Available data>
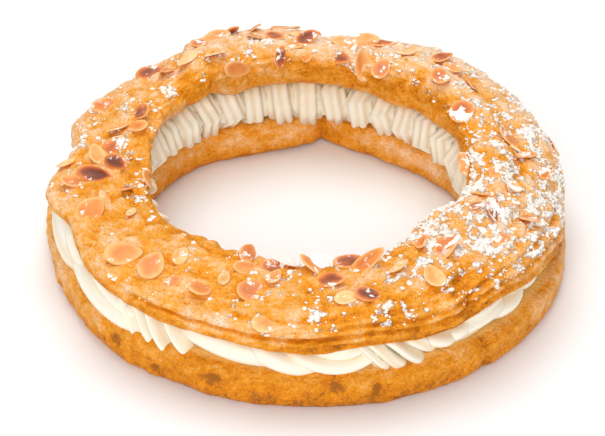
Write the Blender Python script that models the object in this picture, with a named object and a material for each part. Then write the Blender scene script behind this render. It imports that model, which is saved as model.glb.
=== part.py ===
"""Paris-Brest: a large ring of choux pastry, cut level, with piped praline cream between base and lid.

Metres, +Z up. The ring lies flat on Z = 0 with its hole round the Z axis. Angles run round
the ring from +X. Each of the three solids starts as a torus primitive, whose points are moved
to a cross-section that changes round the ring.
"""

import math

import bpy
from mathutils import Vector, noise

MM = 0.001

# Driving dimensions.
RING_R = 130 * MM  # outer radius of the pastry
BASE_MID_R = 0.830 * RING_R
BASE_HALF_W = 0.170 * RING_R
LID_MID_R = 0.790 * RING_R
LID_HALF_W = 0.210 * RING_R
CREAM_MID_R = 0.800 * RING_R
CREAM_HALF_W = 0.168 * RING_R
BASE_H = 0.150 * RING_R
LID_TOP = 0.420 * RING_R
LIP_RISE = 6.5 * MM  # from the lid's lowest edge up to its widest point
CLEARANCE = 0.8 * MM  # between two solids that rest on each other, more than their facets' sag

# The cream is one rope from a star nozzle, laid round the ring in close folds.
CREAM_FOLDS = 44
FOLD_DEPTH = 2.6 * MM
RIDGE_DEPTH = 0.8 * MM  # of the grooves along the lid

# Where the piped pastry starts and ends, in degrees round the ring.
LID_JOINTS = (-54, 128)
BASE_JOINTS = (-53, 86)

# Facets round the ring and round the section.
LID_STEPS = (96, 28)
BASE_STEPS = (60, 12)
CREAM_STEPS = (264, 8)


def signed_power(value, power):
    """|value| ** power, with value's sign."""
    return math.copysign(abs(value) ** power, value)


def mix(first, second, share):
    return first + (second - first) * share


def bump(theta, degrees, width):
    """1 at an angle round the ring, falling to 0 within about twice the width, in degrees."""
    away = (math.degrees(theta) - degrees + 180) % 360 - 180
    return math.exp(-((away / width) ** 2))


def lumps(theta, across, seed, scale):
    """Smooth noise from about -1 to 1 that joins up round the ring. scale is lumps per radius."""
    place = Vector((math.cos(theta) * scale, math.sin(theta) * scale, across + seed))
    return noise.noise(place)


def joint_depth(theta, joints, width):
    """How far the surface sinks where two ends of a piped strand meet, 0 to 1."""
    return max(bump(theta, joint, width) for joint in joints)


# The heights and widths that change round the ring. The lid dips onto the base at +X, where the
# cream runs out, and lifts off it at -X. It was laid a little towards +X and +Y.


def base_top(theta):
    return BASE_H - 2.0 * MM * math.cos(theta) + 1.0 * MM * lumps(theta, 0, 3.1, 3)


def base_reach(theta):
    """How far the base swells outwards."""
    swollen = 2.5 * bump(theta, 178, 12) - 1.5 * bump(theta, 204, 14)
    return swollen * MM + 1.2 * MM * lumps(theta, 0, 1.3, 3)


def base_hole(theta):
    """How far the hole in the base widens. The two ends of the strand draw back at the joint."""
    narrower = 4.0 * bump(theta, 110, 14) + 4.0 * bump(theta, 54, 18)
    return (6.0 * bump(theta, 86, 7) - narrower) * MM


def lid_outer_edge(theta):
    """The lowest point of the lid's outer lip."""
    lifted = 9.8 * bump(theta, 207, 26) + 4.0 * bump(theta, 170, 14) + 2.6 * bump(theta, 248, 14)
    arched = 3.2 * bump(theta, 283, 8) + 5.5 * bump(theta, 311, 9) + 1.2 * bump(theta, 332, 14)
    dipped = 12 * bump(theta, 351, 13)
    return (29.3 + lifted + arched - dipped) * MM + 0.8 * MM * lumps(theta, 0, 7.7, 4)


def lid_inner_edge(theta):
    """The lowest point of the lid's lip round the hole, lower at the front than at the back."""
    waves = 4.0 * bump(theta, 158, 11) - 3.0 * bump(theta, 56, 8) + 3.0 * bump(theta, 128, 4)
    slope = 5.5 * math.sin(theta) - 2.0 * math.cos(theta)
    return (39.5 + slope + waves) * MM + 1.2 * MM * lumps(theta, 0, 9.4, 4)


def lid_top(theta):
    """The crown, with two humps at the back and a dip at -X."""
    humps = 8.5 * bump(theta, 108, 24) + 6.5 * bump(theta, 48, 26) + 3.0 * bump(theta, 128, 9)
    dips = 3.0 * bump(theta, 186, 26) + 3.0 * bump(theta, 262, 34)
    return LID_TOP + (2.0 * math.sin(theta) + humps - dips) * MM


def lid_reach(theta):
    """How far the lid swells outwards. It is drawn in towards -X, at two tucks."""
    tucks = 11 * bump(theta, 174, 10) + 7.0 * bump(theta, 205, 9)
    return (3.0 * bump(theta, 42, 20) - 1.5 * bump(theta, 20, 9) - tucks) * MM + 1.0 * MM * lumps(
        theta, 0, 2.4, 4
    )


def lid_hole(theta):
    """How far the hole in the lid widens into its inner edge."""
    narrower = 3.6 * bump(theta, 92, 42) + 8.0 * bump(theta, 320, 14) + 3.0 * bump(theta, 184, 10)
    wider = 2.0 * bump(theta, 214, 14) + 3.5 * bump(theta, 292, 9) + 2.5 * bump(theta, 24, 9)
    return (4.2 + wider - narrower) * MM


def lid_across(theta, radius):
    """Where a radius falls across the lid: -1 at the hole, 0 in its middle and 1 at its outer edge."""
    away = radius - LID_MID_R
    if away < 0:
        return away / (LID_HALF_W - lid_hole(theta))
    return away / (LID_HALF_W + lid_reach(theta))


def lid_under(theta, across):
    """Underside of the lid's middle, where across runs from -1 at the hole to 1 outside."""
    return mix(lid_inner_edge(theta), lid_outer_edge(theta), (across + 1) / 2)


def base_point(theta, phi):
    """A point of the base's skin: a low bun with a flat foot and a nearly flat, cut top."""
    across = signed_power(math.cos(phi), 0.45 if phi > 0 else 0.70)
    up = signed_power(math.sin(phi), 0.40 if phi > 0 else 0.55)
    radius = BASE_MID_R + BASE_HALF_W * across
    radius += base_reach(theta) * max(across, 0) + base_hole(theta) * max(-across, 0)
    if up > 0:
        radius += 0.8 * MM * lumps(theta, across, 5.2, 7)
    belly = 0.52 * base_top(theta)
    height = belly + (base_top(theta) - belly) * up if up > 0 else belly * (1 + 1.28 * up)
    sunk = 2.2 * MM * joint_depth(theta, BASE_JOINTS, 2.6)
    radius -= math.copysign(sunk, across) * abs(across)
    return radius, max(height, 0.0)


def ridges(theta, phi):
    """The grooves that a star nozzle leaves along the outer face of the lid, from -1 to 1."""
    outside = max(0.0, math.cos(phi))
    return math.cos(6 * phi + 0.5 * math.sin(2 * theta)) * outside


def lid_point(theta, phi):
    """A point of the lid's skin: a dome over the ring, with a rounded lip each side."""
    across = signed_power(math.cos(phi), 0.85)
    up = signed_power(math.sin(phi), 0.75)
    radius = LID_MID_R + LID_HALF_W * across
    radius += lid_reach(theta) * max(across, 0) + lid_hole(theta) * max(-across, 0)
    lip = lid_under(theta, across)
    if up < 0:
        return radius, lip + LIP_RISE * (1 + up)
    edge = lip + LIP_RISE
    crown = lid_top(theta) - (lid_under(theta, 0) + LIP_RISE)
    height = edge + crown * up
    swell = 1.6 * MM * lumps(theta, across * 1.5, 8.8, 5) + RIDGE_DEPTH * ridges(theta, phi)
    swell -= 2.6 * MM * joint_depth(theta, LID_JOINTS, 3.0)
    return radius + swell * across, height + swell * up


def cream_point(theta, phi):
    """A point of the cream's skin: folds hang over the base on the inside and lean on the outside."""
    across = signed_power(math.cos(phi), 0.60)
    up = signed_power(math.sin(phi), 0.60)
    lean = theta + 0.08 * max(across, 0) * up
    fold = abs(math.sin(CREAM_FOLDS * lean / 2)) ** 0.7 - 0.5
    wander = 0.9 * MM * lumps(theta, across, 4.6, 9)
    radius = CREAM_MID_R + (CREAM_HALF_W + FOLD_DEPTH * fold + wander) * across
    floor = base_top(theta) + CLEARANCE
    roof = lid_under(theta, lid_across(theta, radius)) - CLEARANCE
    return radius, mix(floor, roof, (up + 1) / 2)


def pastry_material(name, colour, roughness):
    material = bpy.data.materials.new(name)
    material.use_nodes = True
    shader = material.node_tree.nodes["Principled BSDF"]
    shader.inputs["Base Color"].default_value = (*colour, 1)
    shader.inputs["Roughness"].default_value = roughness
    return material


def ring(name, steps, point, material, collection):
    """A torus primitive whose points are moved to point(theta, phi), which gives radius and height."""
    tube_r = 0.25
    bpy.ops.mesh.primitive_torus_add(
        major_segments=steps[0], minor_segments=steps[1], major_radius=1, minor_radius=tube_r
    )
    made = bpy.context.object
    made.name = made.data.name = name
    for vertex in made.data.vertices:
        x, y, z = vertex.co
        theta = math.atan2(y, x)
        phi = math.atan2(z, math.hypot(x, y) - 1)
        radius, height = point(theta, phi)
        vertex.co = (radius * math.cos(theta), radius * math.sin(theta), height)
    made.data.materials.append(material)
    made.data.shade_smooth()
    for held_by in made.users_collection:
        held_by.objects.unlink(made)
    collection.objects.link(made)
    return made


def centre_on_origin(rings):
    """Moves the rings together, so that the middle of their box lies over the origin."""
    corners = [vertex.co for made in rings for vertex in made.data.vertices]
    shift = Vector((0, 0, 0))
    for axis in (0, 1):
        places = [corner[axis] for corner in corners]
        shift[axis] = -(min(places) + max(places)) / 2
    for made in rings:
        for vertex in made.data.vertices:
            vertex.co += shift


def main():
    for leftover in list(bpy.data.objects):
        bpy.data.objects.remove(leftover)
    collection = bpy.data.collections.new("paris_brest")
    bpy.context.scene.collection.children.link(collection)
    crust = pastry_material("baked choux", (0.80, 0.42, 0.13), 0.55)
    praline = pastry_material("praline cream", (0.90, 0.82, 0.66), 0.38)
    centre_on_origin(
        [
            ring("choux_base", BASE_STEPS, base_point, crust, collection),
            ring("cream", CREAM_STEPS, cream_point, praline, collection),
            ring("choux_lid", LID_STEPS, lid_point, crust, collection),
        ]
    )


main()
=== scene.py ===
"""Looks of a Paris-Brest: a puffed choux ring, piped cream, flaked almonds and icing sugar.

Lengths are in millimetres until a mesh is finished, when mm() turns them into metres. Angles run
round the ring from +X. Each ring starts as a torus, and functions of the angle round the ring
(theta) and round its section (phi) move its points.
"""

import itertools
import math
import random

import bmesh
import bpy
import numpy as np
from mathutils import Matrix, Vector, noise
from mathutils.bvhtree import BVHTree


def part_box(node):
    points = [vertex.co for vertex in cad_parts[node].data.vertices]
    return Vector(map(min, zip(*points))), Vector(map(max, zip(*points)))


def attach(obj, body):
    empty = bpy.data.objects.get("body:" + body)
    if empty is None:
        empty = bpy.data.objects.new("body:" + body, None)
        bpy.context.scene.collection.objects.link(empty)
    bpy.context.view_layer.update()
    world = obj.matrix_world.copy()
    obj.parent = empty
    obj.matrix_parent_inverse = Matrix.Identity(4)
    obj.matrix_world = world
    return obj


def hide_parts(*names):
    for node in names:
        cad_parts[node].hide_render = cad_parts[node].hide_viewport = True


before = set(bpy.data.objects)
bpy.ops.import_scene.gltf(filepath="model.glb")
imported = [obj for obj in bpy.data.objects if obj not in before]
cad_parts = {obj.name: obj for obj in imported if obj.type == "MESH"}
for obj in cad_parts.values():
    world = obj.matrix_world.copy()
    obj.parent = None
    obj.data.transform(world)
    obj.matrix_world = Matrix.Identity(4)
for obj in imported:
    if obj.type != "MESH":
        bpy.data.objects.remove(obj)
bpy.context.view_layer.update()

MM = 0.001
DEG = math.pi / 180

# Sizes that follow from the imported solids.
BASE_LOW, BASE_HIGH = (np.array(corner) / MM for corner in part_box("choux_base"))
RING_R = (BASE_HIGH[1] - BASE_LOW[1]) / 2

BASE_MID_R = 0.830 * RING_R
BASE_HALF_W = 0.170 * RING_R
LID_MID_R = 0.790 * RING_R
LID_HALF_W = 0.210 * RING_R
BASE_H = 0.150 * RING_R
LID_TOP = 0.420 * RING_R
LIP_RISE = 6.5

LID_STEPS = (1080, 144)
BASE_STEPS = (900, 96)

# The cream rope: how often it is laid over and back, and its star nozzle.
LOOPS = 38
ROPE_R = 8.2
POINTS_OF_STAR = 8


# ---------------------------------------------------------------- shape helpers


def mm(points):
    return points * MM


def signed_power(values, power):
    return np.sign(values) * np.abs(values) ** power


def bump(theta, degrees, width):
    """1 at an angle round the ring, falling to 0 within about twice the width, in degrees."""
    away = (theta / DEG - degrees + 180) % 360 - 180
    return np.exp(-((away / width) ** 2))


def side_of(theta, degrees, width):
    """-1 before an angle round the ring and 1 after it, turning over within the width."""
    away = (theta / DEG - degrees + 180) % 360 - 180
    return np.tanh(away / width)


def smooth(low, high, values):
    share = np.clip((values - low) / (high - low), 0, 1)
    return share * share * (3 - 2 * share)


GRADIENTS = np.random.RandomState(5).normal(size=(256, 3))
GRADIENTS /= np.linalg.norm(GRADIENTS, axis=1, keepdims=True)


def gradient_noise(places):
    cell = np.floor(places).astype(np.int64)
    inside = places - cell
    fade = inside**3 * (inside * (inside * 6 - 15) + 10)
    total = np.zeros(len(places))
    for corner in itertools.product((0, 1), repeat=3):
        key = (cell + corner) @ np.array((73856093, 19349663, 83492791))
        slope = GRADIENTS[((key ^ (key >> 11)) * 2654435761 >> 7) & 255]
        share = np.where(corner, fade, 1 - fade).prod(axis=1)
        total += share * (slope * (inside - corner)).sum(axis=1)
    return 1.5 * total


def field(points, size, seed, octaves=1):
    """Smooth noise from about -1 to 1 at each point. size is one lump across, in mm."""
    places = np.asarray(points) / size + seed * np.array((31.7, -17.3, 7.9))
    return sum(0.54**octave * gradient_noise(places * 2**octave) for octave in range(octaves))


def billows(points, size, seed):
    """Round bumps with valleys between them: 0 in a valley, up to about 1 on a bump."""
    bend = 0.35 * size * np.stack([field(points, size * 1.7, seed + n) for n in (0.3, 0.6, 0.9)], axis=1)
    return np.minimum(2.2 * np.abs(field(points + bend, size, seed)), 1.3)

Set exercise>
Nothing outside the span should appear: copy exactly from the line with "bpy.context.scene.collection.children.link(collection)" through the line with "and icing sugar.".

Output of the task>
    bpy.context.scene.collection.children.link(collection)
    crust = pastry_material("baked choux", (0.80, 0.42, 0.13), 0.55)
    praline = pastry_material("praline cream", (0.90, 0.82, 0.66), 0.38)
    centre_on_origin(
        [
            ring("choux_base", BASE_STEPS, base_point, crust, collection),
            ring("cream", CREAM_STEPS, cream_point, praline, collection),
            ring("choux_lid", LID_STEPS, lid_point, crust, collection),
        ]
    )


main()
=== scene.py ===
"""Looks of a Paris-Brest: a puffed choux ring, piped cream, flaked almonds and icing sugar.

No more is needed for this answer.